Историческая концепция



Конечно, Чернышевского больше интересовала современная история. И едва ли мы

можем говорить о каком-то новом слове Чернышевского в исторической науке в отличие от

основных сфер его занятий — эстетики, политэкономии, литературной критики,

художественного творчества. Но, как отметил В.Ф. Антонов, будучи публицистом и одним

из вождей освободительного движения, Чернышевский «логикой и потребностью борьбы

чуть ли не ежедневно обращался к истории, привлекая ее для решения задач современности

и прогнозирования будущего». В этих целях он отбирал для рецензирования и анализа

исторические исследования. Давая читателю новый материал для размышлений,

Чернышевский направлял его мысль в нужном направлении. Своим участием в полемике

профессиональных историков, например М.П. Погодина и Н.И. Костомарова о

происхождении Руси и другими дискуссионными выступлениями, он влиял на

историографическую ситуацию, содействуя развитию науки.

Историческая концепция Чернышевского интересна еще и тем, что она имеет

решающее значение в понимании его мировоззрения в целом. Н.К. Фигуровская подчеркнула

отличие исторической концепции Чернышевского от исторических представлений Герцена.

В основу объяснения хода истории Чернышевский положил триаду развития Гегеля

— Шеллинга: начало развития, ускорение развития и высший этап, который «по форме»

совпадает с начальной ступенью, «существенно отличаясь от него содержанием». Н.К.

Фигуровская отметила, что этот научный вывод Чернышевский оценивал чрезвычайно

высоко: «Высший этап развития повторяет начальную форму развития, т. е. первобытно-

общинный строй».

Соглашаясь с идеей английского историка-позитивиста Г.Т. Бокля, автора «Истории

цивилизации в Англии», о том, что история движется «развитием знаний», Чернышевский

увидел единство многообразия и богатства «надстройки» в обстоятельствах экономической

жизни. В истории «развитие двигалось успехами знания, которые преимущественно

обусловливались развитием трудовой жизни и средств материального существования».

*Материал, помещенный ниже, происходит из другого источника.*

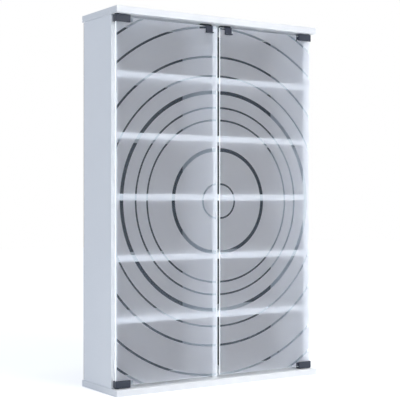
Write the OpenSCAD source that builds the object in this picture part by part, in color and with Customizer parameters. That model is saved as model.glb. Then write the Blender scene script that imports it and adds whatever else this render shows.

Естественную основу исторического прогресса он видел во врожденной способности и охоте

людей трудиться, во внутреннем стремлении массы к улучшению своего материального и

нравственного быта. Таким образом, Чернышевский считал необходимым обогатить

концепцию интеллектуального прогресса Г.Т. Бокля материалом экономической истории.

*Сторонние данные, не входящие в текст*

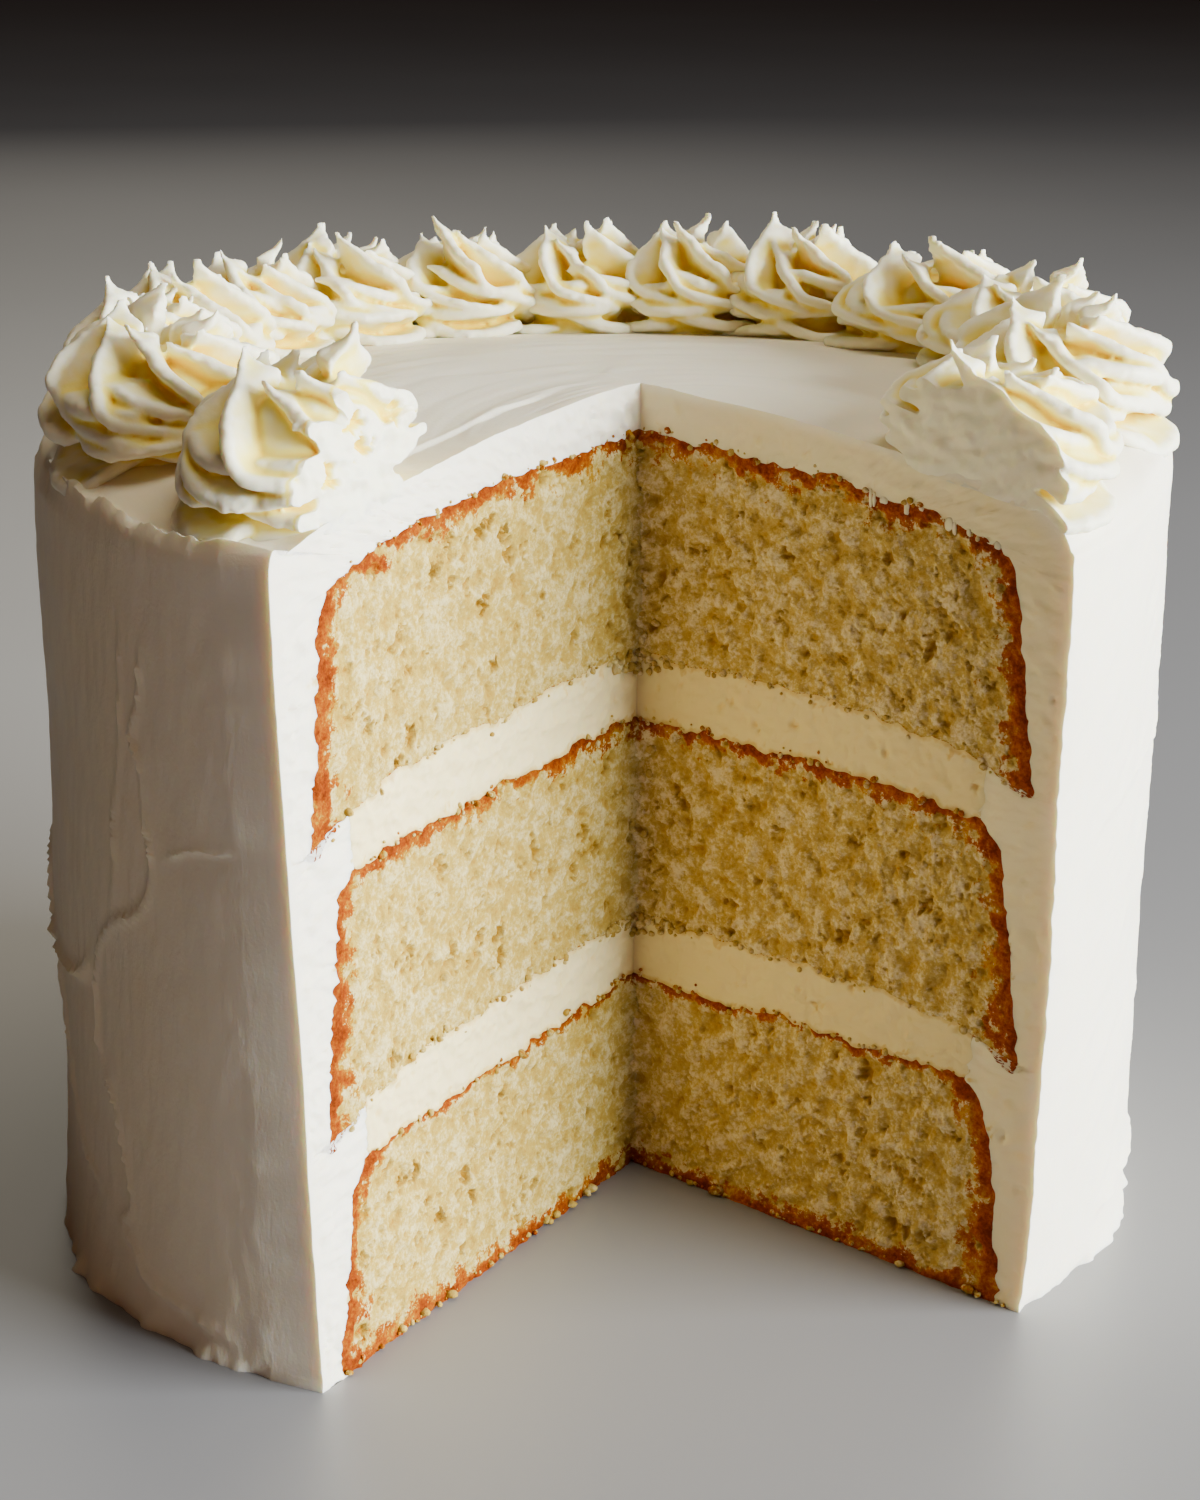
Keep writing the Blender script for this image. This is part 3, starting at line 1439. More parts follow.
@dataclass
class Coat:
    """The buttercream on the top and the side, with its cut edge, spatula strokes and ragged foot."""

    node: str = "frosting_coat"
    pitch: float = 0.46
    across: int = 15
    seed: int = 5
    slant: float = 38.0
    rim_corner: Pair = (84.0, 114.0)
    strings: int = 9
    ledge: float = 7.0
    ledge_depth: float = 0.45
    clear: float = 0.004
    strokes: tuple[Stroke, ...] = (
        Stroke(
            ((-45.2, 101.0), (-46.0, 92.0), (-47.4, 86.5), (-46.1, 83.0), (-45.6, 75.5), (-44.9, 70.0),
             (-45.8, 64.7), (-48.3, 61.0), (-51.8, 58.6), (-54.6, 55.0), (-56.3, 51.5), (-57.3, 46.0),
             (-57.1, 41.5), (-56.6, 36.0), (-53.6, 30.0), (-51.9, 22.5), (-50.7, 17.0), (-51.5, 14.5),
             (-54.1, 12.3)),
            0.70, 0.55, 0.20,
        ),
        Stroke(
            ((-54.1, 12.3), (-50.1, 10.2), (-48.2, 7.0), (-44.1, 5.7), (-39.3, 4.6), (-35.0, 3.7)),
            0.60, 0.8, 0.20,
        ),
        Stroke(
            ((-48.6, 104.0), (-49.2, 92.0), (-49.5, 82.3), (-51.2, 73.2), (-51.2, 67.5), (-53.0, 58.6)),
            0.40, 0.6, 0.15,
        ),
        Stroke(
            ((-74.0, 50.0), (-72.0, 40.0), (-68.9, 31.0), (-65.6, 22.8), (-61.8, 17.7), (-57.0, 14.5)),
            0.65, 0.8, 0.25,
        ),
        Stroke(((-43.8, 69.5), (-41.4, 72.0), (-38.2, 73.8), (-35.3, 74.2), (-32.5, 75.8)), 0.22, 0.55, 0.22),
        Stroke(
            ((-80.0, 60.0), (-77.0, 54.0), (-74.5, 46.5), (-67.0, 45.0), (-61.4, 45.6), (-58.0, 50.2)),
            1.0, 0.9, 0.45,
        ),
        Stroke(((62.0, 7.5), (70.0, 9.0), (79.0, 9.5), (88.0, 9.0), (100.0, 10.0)), 0.8, 1.2, 0.35),
        Stroke(((56.0, 70.0), (75.0, 76.0), (95.0, 79.0), (120.0, 78.0)), 0.25, 1.2, 0.15),
        Stroke(((120.0, 40.0), (150.0, 52.0), (185.0, 50.0), (215.0, 58.0)), 0.4, 1.6, 0.25),
        Stroke(((140.0, 92.0), (170.0, 84.0), (205.0, 90.0), (240.0, 86.0)), 0.35, 1.5, 0.2),
        Stroke(((222.0, 20.0), (227.0, 45.0), (224.0, 70.0), (230.0, 92.0)), 0.5, 1.6, 0.2),
    )

    def outer_curve(self) -> Array:
        """The even outside, (radius, height) from the middle of the top out and down to the table."""
        form = FORM
        rim = form.rim_height
        knots = [(0.0, form.height), (30.0, form.height - 0.7), (50.0, form.height - 2.0)]
        knots += [(65.0, form.height - 3.0), (73.0, rim + 1.0), (77.0, rim)]
        knots += [(form.radius - 2.4, rim - 1.9), (form.radius - 0.8, rim - 5.0)]
        return smooth_curve([*knots, *((form.radius, level) for level in (rim - 11.0, 62.0, 14.0, 0.0))])

    def crisp(self, curve: Array) -> Array:
        """The same points where the rim was left square instead of rounded.

        Args:
            curve: even outside with the round rim.

        Returns:
            One row for each row of the curve.
        """
        form = FORM
        rim = form.rim_height
        inner_radius, lowest = 72.0, 108.0
        bend = (curve[:, 0] > inner_radius) & (curve[:, 1] > lowest)
        knots = [curve[bend][0], (77.0, rim + 0.1), (form.radius - 1.0, rim - 0.5)]
        knots += [(form.radius - 0.15, rim - 1.2), (form.radius + 0.05, rim - 2.6), (form.radius, rim - 6.0)]
        made = curve.copy()
        made[bend] = evenly(smooth_curve([*knots, curve[bend][-1]]), int(bend.sum()) - 1)
        return made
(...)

Н.К. Фигуровская подчеркнула еще одно обстоятельство: «Система

производственных отношений интересовала Чернышевского лишь в аспекте того, как она

влияет на заинтересованность каждого отдельного производителя в процессе труда,

насколько она соответствует социальной справедливости, общественной пользе... В целом

его методологический подход уходил корнями в слабое развитие капитализма в России, в

мировоззрение социалистов-утопистов, в традиции русской общественной мысли с ее

социальной направленностью и свойственной ей нравственно-этической оценкой

социальных явлений».

По сравнению с предыдущими формациями, прежде всего феодализмом,

Чернышевский признавал прогрессивность капитализма. Он констатировал вступление

России на путь «мирового хозяйства». Но в целом Чернышевский оценивал негативно

буржуазный строй и полемизировал с его сторонниками.

История России

Чернышевский размышлял о роли в истории русской государственности факторов

национальности, природы и внешних сил. Он считал, что «времена дорюриковские не

представляют нам в русских славянах почти ни одной своеобразной черты». Иное Дело

история Руси X-XIV вв. и особенно XV-XVII вв.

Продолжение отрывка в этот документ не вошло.